- Work to be completed -
Locate each line of the material that contains "JSON", then return it.

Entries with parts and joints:

※

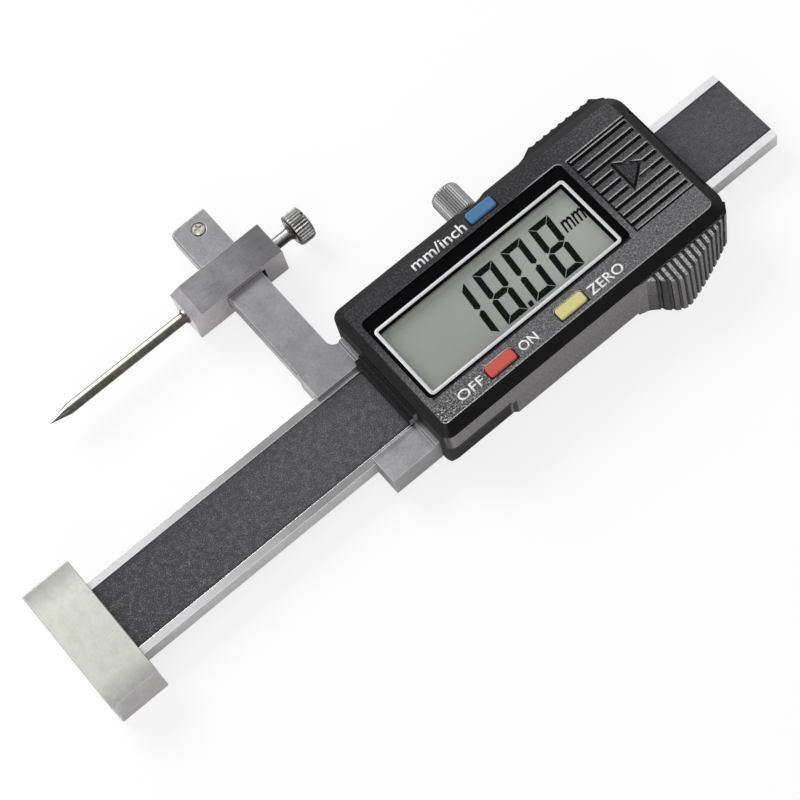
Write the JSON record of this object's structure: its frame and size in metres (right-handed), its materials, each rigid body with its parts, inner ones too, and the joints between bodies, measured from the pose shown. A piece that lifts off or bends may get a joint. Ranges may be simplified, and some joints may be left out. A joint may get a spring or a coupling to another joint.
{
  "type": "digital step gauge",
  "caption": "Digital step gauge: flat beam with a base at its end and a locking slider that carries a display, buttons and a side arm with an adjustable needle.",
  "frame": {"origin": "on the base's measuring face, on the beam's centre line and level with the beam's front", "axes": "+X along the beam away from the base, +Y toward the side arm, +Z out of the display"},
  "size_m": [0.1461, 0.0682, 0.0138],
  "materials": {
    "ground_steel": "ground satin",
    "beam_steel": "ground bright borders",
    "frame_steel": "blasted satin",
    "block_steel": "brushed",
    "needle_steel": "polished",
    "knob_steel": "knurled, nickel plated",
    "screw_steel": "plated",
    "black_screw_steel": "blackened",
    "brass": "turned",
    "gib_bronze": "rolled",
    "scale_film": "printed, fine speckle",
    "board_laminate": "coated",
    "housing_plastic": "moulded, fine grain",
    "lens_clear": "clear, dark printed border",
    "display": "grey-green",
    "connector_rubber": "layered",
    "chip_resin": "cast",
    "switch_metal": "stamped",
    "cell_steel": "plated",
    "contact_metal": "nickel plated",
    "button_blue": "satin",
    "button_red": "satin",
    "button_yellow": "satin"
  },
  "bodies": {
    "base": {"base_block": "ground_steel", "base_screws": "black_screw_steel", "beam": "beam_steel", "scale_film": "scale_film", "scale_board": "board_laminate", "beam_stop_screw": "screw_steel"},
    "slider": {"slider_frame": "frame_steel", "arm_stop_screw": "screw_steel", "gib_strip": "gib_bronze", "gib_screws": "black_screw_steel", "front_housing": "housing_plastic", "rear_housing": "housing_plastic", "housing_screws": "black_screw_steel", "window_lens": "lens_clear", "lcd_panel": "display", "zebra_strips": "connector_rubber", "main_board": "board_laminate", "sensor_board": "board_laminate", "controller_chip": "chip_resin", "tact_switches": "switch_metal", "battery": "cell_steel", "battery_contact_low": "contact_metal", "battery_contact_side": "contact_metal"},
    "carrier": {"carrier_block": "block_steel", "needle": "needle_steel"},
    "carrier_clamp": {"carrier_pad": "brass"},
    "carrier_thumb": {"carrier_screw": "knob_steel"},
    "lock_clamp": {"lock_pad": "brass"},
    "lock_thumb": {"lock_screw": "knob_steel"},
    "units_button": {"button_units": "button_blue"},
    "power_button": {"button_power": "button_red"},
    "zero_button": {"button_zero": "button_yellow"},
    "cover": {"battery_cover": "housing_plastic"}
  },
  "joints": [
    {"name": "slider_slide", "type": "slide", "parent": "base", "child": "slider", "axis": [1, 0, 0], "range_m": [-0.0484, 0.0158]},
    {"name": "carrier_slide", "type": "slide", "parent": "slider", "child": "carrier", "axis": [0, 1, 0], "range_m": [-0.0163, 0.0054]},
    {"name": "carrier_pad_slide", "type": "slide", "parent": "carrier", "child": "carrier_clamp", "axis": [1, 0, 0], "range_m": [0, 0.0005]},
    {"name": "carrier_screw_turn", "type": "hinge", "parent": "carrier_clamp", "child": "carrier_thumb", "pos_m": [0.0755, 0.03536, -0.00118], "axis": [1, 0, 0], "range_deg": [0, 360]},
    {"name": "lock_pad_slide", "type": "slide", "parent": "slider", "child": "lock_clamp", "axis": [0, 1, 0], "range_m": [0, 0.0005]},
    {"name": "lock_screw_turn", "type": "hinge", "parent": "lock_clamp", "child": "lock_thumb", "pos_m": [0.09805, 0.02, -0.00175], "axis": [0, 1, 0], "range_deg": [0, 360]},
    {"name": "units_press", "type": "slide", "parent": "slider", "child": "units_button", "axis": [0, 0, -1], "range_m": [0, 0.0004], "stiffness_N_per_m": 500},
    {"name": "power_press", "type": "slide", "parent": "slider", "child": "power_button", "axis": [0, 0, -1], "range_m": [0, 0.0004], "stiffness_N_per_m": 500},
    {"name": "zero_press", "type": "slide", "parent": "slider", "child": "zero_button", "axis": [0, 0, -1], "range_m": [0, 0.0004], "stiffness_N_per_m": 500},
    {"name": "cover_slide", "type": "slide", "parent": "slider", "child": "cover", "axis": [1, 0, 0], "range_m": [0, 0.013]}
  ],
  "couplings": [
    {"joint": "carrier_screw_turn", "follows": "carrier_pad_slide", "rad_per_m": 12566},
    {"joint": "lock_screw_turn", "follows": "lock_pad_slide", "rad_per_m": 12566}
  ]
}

※

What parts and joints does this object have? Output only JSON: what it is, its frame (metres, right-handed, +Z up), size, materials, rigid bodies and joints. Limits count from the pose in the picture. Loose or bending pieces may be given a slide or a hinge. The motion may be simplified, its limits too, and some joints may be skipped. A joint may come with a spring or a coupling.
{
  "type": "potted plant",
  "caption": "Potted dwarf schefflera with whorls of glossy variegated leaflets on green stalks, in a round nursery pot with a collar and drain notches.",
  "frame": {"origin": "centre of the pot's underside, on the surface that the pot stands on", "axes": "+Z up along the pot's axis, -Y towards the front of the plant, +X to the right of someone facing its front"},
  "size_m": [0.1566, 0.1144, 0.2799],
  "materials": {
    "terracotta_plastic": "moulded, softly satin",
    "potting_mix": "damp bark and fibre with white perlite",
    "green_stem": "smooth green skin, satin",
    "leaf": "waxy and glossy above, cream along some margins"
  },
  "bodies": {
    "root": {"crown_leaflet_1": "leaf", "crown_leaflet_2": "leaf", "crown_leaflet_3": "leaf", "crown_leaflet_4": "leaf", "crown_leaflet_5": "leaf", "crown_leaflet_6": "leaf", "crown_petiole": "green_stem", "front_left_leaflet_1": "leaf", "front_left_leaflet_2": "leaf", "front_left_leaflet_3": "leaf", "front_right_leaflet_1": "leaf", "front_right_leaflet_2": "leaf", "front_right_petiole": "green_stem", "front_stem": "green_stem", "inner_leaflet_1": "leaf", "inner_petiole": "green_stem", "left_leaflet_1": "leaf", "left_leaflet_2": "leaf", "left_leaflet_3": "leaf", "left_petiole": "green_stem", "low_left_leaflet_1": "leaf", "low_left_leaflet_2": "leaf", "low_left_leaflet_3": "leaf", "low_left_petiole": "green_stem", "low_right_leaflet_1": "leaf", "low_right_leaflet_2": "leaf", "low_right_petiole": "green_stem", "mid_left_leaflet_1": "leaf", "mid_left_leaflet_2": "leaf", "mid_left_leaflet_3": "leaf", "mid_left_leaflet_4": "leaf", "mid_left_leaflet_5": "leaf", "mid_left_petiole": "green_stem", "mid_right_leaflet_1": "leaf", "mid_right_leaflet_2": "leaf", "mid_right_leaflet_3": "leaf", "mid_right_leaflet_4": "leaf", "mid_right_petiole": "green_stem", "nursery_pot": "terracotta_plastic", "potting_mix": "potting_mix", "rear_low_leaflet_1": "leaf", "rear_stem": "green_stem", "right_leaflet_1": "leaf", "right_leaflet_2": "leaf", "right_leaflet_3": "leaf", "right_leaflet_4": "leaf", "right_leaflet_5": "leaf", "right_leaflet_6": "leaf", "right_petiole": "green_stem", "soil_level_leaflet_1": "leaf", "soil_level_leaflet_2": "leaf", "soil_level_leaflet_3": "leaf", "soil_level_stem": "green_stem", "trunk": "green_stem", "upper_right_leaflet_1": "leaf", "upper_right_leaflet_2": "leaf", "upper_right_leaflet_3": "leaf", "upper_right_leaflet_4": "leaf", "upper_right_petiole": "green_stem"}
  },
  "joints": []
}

※

- Result of the task -
Write the JSON record of this object's structure: its frame and size in metres (right-handed), its materials, each rigid body with its parts, inner ones too, and the joints between bodies, measured from the pose shown. A piece that lifts off or bends may get a joint. Ranges may be simplified, and some joints may be left out. A joint may get a spring or a coupling to another joint.
What parts and joints does this object have? Output only JSON: what it is, its frame (metres, right-handed, +Z up), size, materials, rigid bodies and joints. Limits count from the pose in the picture. Loose or bending pieces may be given a slide or a hinge. The motion may be simplified, its limits too, and some joints may be skipped. A joint may come with a spring or a coupling.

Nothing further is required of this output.